Si, au début on liste un certain nombre d’hérésies pratiquées en France ! À commencer par la carbonara… Mon slogan depuis 2015, c’est “la crème est un crime”. On peut très bien faire une émulsion avec le liant du jaune d’œuf, le coulant du fromage et un peu d’eau de cuisson qui comporte de l’amidon. C’est crémeux et léger sans crème fraîche. Il y a un certain nombre de mauvaises habitudes dont on a voulu se moquer mais toujours gentiment parce qu’il n’y a rien de grave. La cuisine ça se transmet mais ça se transforme aussi. On a essayé d’être à la fois joyeux et rigoureux et de donner la parole à des experts italiens. La moitié des 159 contributeurs sont italiens, c’est une vraie caution.
Dans votre émission radio, On va déguster, vous allez beaucoup sur le terrain.

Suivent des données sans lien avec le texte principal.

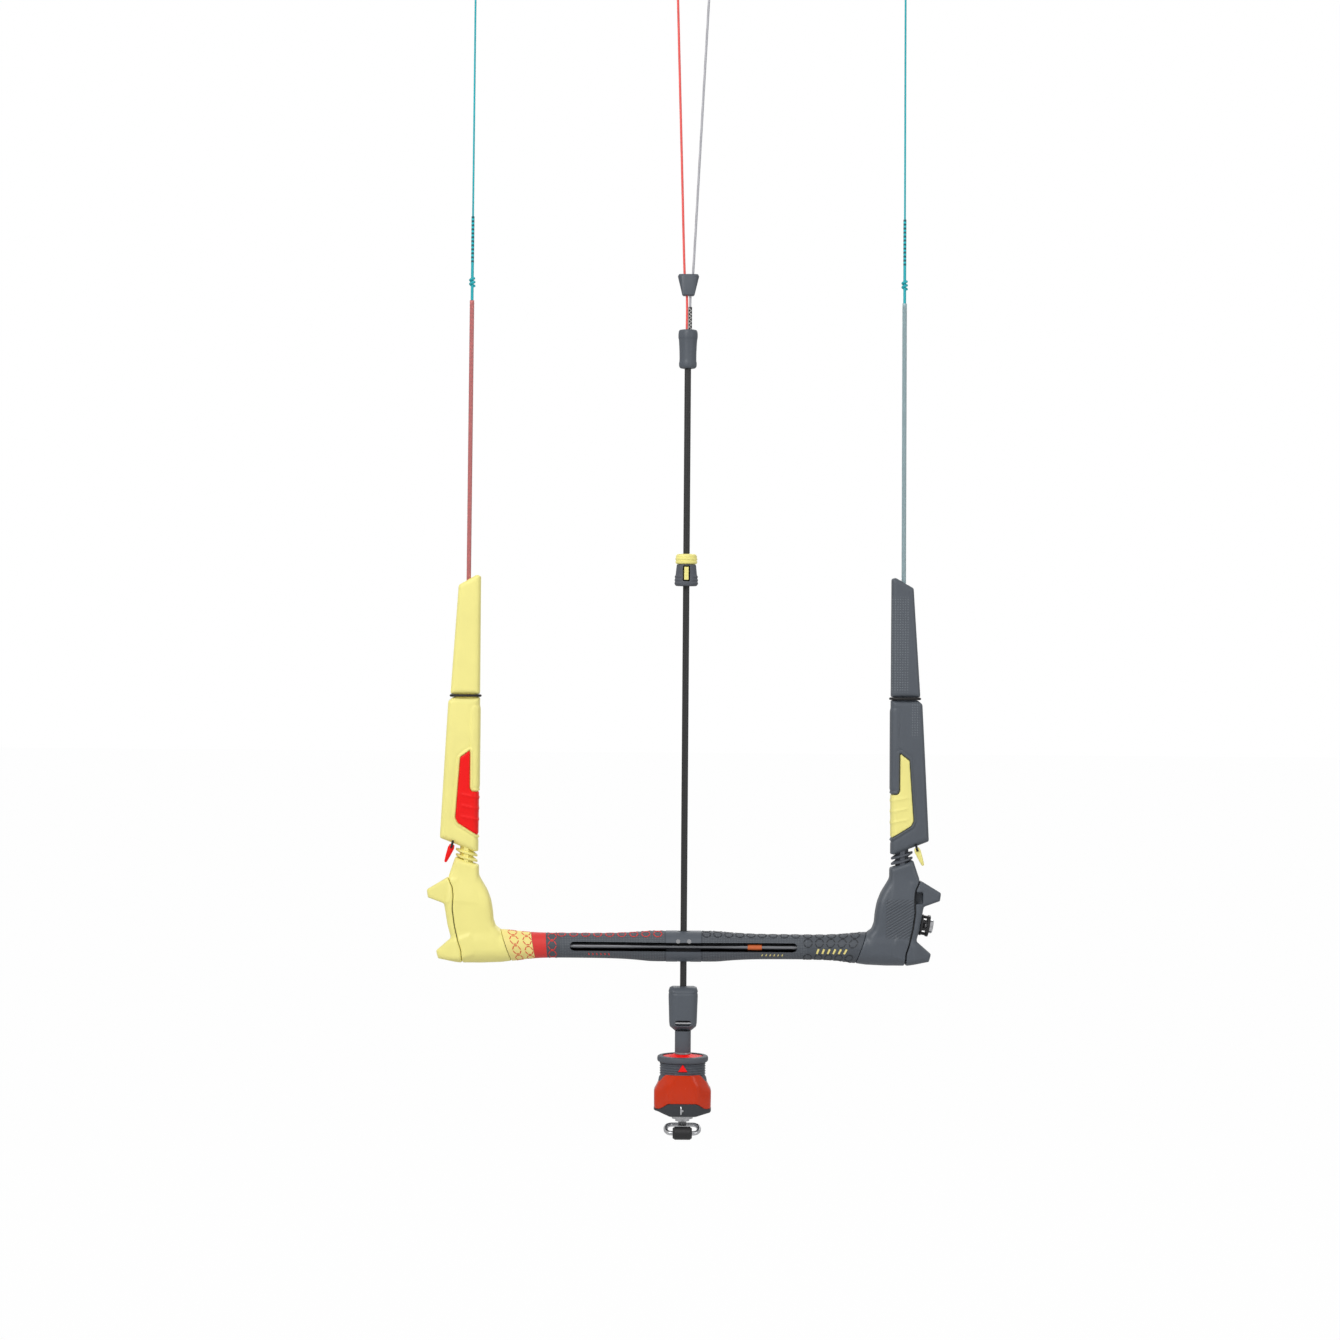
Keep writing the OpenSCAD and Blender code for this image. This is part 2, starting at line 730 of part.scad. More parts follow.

Vous essayez de ne pas être trop centré sur Paris ?
Oui, c’est quelque chose auquel on est très attentif car dans les médias on a souvent tendance à donner la parole aux chefs, et de préférence aux grands chefs, et on a tendance à oublier tous les artisans en amont. Ils sont aussi à l’origine de l’excellence en gastronomie. Je suis au moins autant intéressé par la manière dont on cultive des légumes que par la manière dont on les cuisine. On tient à ce que ça reste une émission de terrain avec du reportage.
Est-ce que c’est devenu un acte citoyen, voire politique, de manger ?
C’est un acte politique, manger c’est un peu comme voter. Avant, il n’y avait que le plaisir en ligne de mire dans une assiette, aujourd’hui même moi en tant que critique gastronomique, je ne me contente plus de me demander si c’est bon ou pas. Je suis obligé de me demander d’où viennent les produits. L’alimentation est une des activités humaines avec un bilan carbone le plus conséquent. On doit aussi se demander si c’est bon pour la santé, pour la santé de la personne qui a produit ces ingrédients, pour la planète… Ça ne veut pas dire qu’il faut perdre de vue le plaisir! C’est aussi par le plaisir qu’on peut prendre en compte toutes ces questions. Je me méfie beaucoup de l’alimentation punitive et des régimes “sans” tel ou tel type de produits.
On va déguster l’Italie, François-Régis Gaudry. Éd. Marabout. 432 pages. 42 euros.